GES is not effectively implementing its own policy. It is weak, ineffective and unhelpful. The GES’s failure to fully implement its own policy and sanction accordingly is a huge part of the problem.  It is a disgrace. Their inaction is a weapon that shields the guilty and further exposes the vulnerable to more abuse. In fact, the Ghana Education Service is failing its own policy duty to protect girls or boys.

Free SHS means education is at the top of a political agenda. Free SHS has been lauded as a powerful tool to create a more literate nation. It is indeed. The President and this government are rightly applauded for introducing it to this nation. It offers revelations about the state of our schools. It should also be seen as an opportunity to focus on and take action about the state of ‘sex’ in our classrooms.

Post access comes the quality of education conversation. The quality of education must include the safety of students from teachers who sexually harass, violate, rape and impregnate. Free SHS should not also mean greater freedom to violate the vulnerable due to larger numbers of students.

We are at a moment of crisis when it comes to violation of girls bodies by principals and teachers. Some men seem unable to discern violation from volunteering. They impose personal fantasies on breach of policy; they justify the unjustifiable in order to avoid the necessary confrontation with their own unacceptable behaviour which our ‘culture’ has normalized. Their behaviour is condemned by their profession’s code but condoned by our culture and girls’ families who believe such ‘relationships’ are beneficial due to a teacher’s status. Such mixed messages serve the ongoing abuse.

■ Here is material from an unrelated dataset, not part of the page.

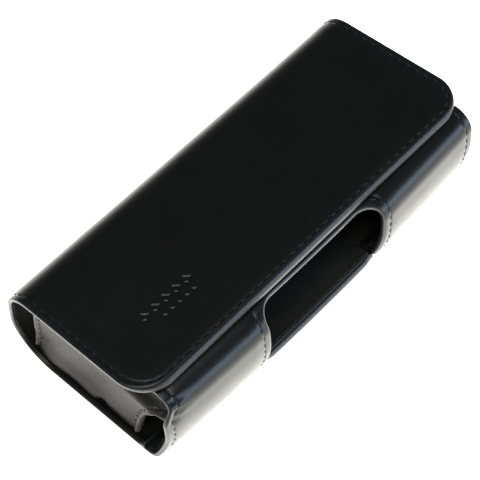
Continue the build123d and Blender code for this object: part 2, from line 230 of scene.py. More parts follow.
# ---- thread ----
STITCH_PITCH = 3.0
STITCH_HALF = 1.08
THREAD_WIDE = 0.27  # half the thread's width
THREAD_HIGH = 0.22
THREAD_SUNK = 0.06  # its middle lies this far under the surface
GUSSET_THREAD_SUNK = 0.04
LIP_THREAD_SUNK = SHELL + 0.1  # the lip's row shows on the inner face
THREAD_SIDES = 8
THREAD_BLUNT = 1.04  # just over 1, so that its ends aren't points
PLY_TURN = 0.3  # how the ply pattern runs round the thread
STITCH_SLANT = 0.09
STITCH_STATIONS = 9
STITCH_DRIFT = 0.02  # its middle strays by this share of the pitch
STITCH_LENGTHS = (0.93, 1.05)
STITCH_SLANTS = (0.5, 1.5)
STITCH_SINK = 0.34  # its ends go down this far into their holes
SPINE_GAP = 0.4  # rows stop this far short of the spine's middle,
ROW_GAP = 2.2  # of the lower seam and the window's sides,
FOOT_GAP = 1.0  # of the window's foot,
SEAM_GAP = 2.6  # of the front's lower seam,
MOUTH_GAP = 3.6  # of its mouth and its ends,
BOTTOM_GAPS = (2.0, 5.4)  # of the loop and of the pouch's ends,
LOOP_GAP = 1.9  # and of the loop's sides
GUSSET_ROWS = (0.09, 0.93, 30)  # first and last share of the height, and points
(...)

I am a teacher. I teach at university level in Ghana. At every university I have taught – with the exception of Webster University – girls have raised issues of sexual harassment that occurred from JHS to SHS to university level. I am a public speaker. I have spoken at the annual YAWC – the Young African Women’s Congress; I spoke at the 2017 conference for The Women’s Commission of Grasag, University of Ghana. There was story after story after story regarding sexual harassment and sexual violation of students by their teachers and in some cases, their lecturers.

The Coalition Against Sexual Abuse (CASA) has called for a Ghana Sex Offenders Register. Should teachers who violate their own Code and endanger the futures of girls or boys, also be on such a Register? Removal from this post is insufficient action – if he can get a job in another school, he becomes a danger to another school girl.

Right now the sexual harassment, violation and rape of girls and women is the focus of a global movement. The #MeToo movement is raising multiple issues about the pandora’s box of sex, consent, sexual harassment, rape. In Zambia, teachers are being sacked for having ‘sex’ with pupils. In Tanzania, pregnant school-girls were arrested, igniting outrage from children’s rights activists demanding that those who got them pregnant be arrested.

Let’s connect the dots. At our Presidential Media Encounter, not a single journalist asked a question about sexual violence in schools.  We in the Media need training to more accurately language these cases. When we don’t we reinforce a culture where girls are blamed for the sexual appetites, deviance and actions of men.

This issue is also about gender – in other words the ways in which we are taught to be boys and girls; men and women. That teaching condones the men’s behaviour and blames the girls’ behaviour.

Ghana has gender initiatives, accolades and launches coming out of its ears. In addition to the actual Ministry for Gender, Children and Social Protection, the President launched (Gender and Development Initiative for Africa) GADIA. President Nana Akufo-Addo has a Special Advisor on Gender; he was named the African Union Gender Champion; and he launched the #HeForShe initiative that aims to make 2 million Ghanaian men pledge support for issues of equality and an end to sexual harassment against women.

Accolades must turn into action. Launches must transform into living, working practical policy. Policy must be implemented and followed with sanction and serious consequence.

Educating a nation is a crucial tool for progress. When that education is interrupted, violated or marred by sexual violence, it threatens the very progress we seek to make.

We have policy: enforce it. We have political will: engage it. We have access to information: employ it. We have our culture; address it.

This is much more than one case.  It is the evidence of too many things unseen.

The hardest thing to open is a closed mind. We can change. We can do this. We must.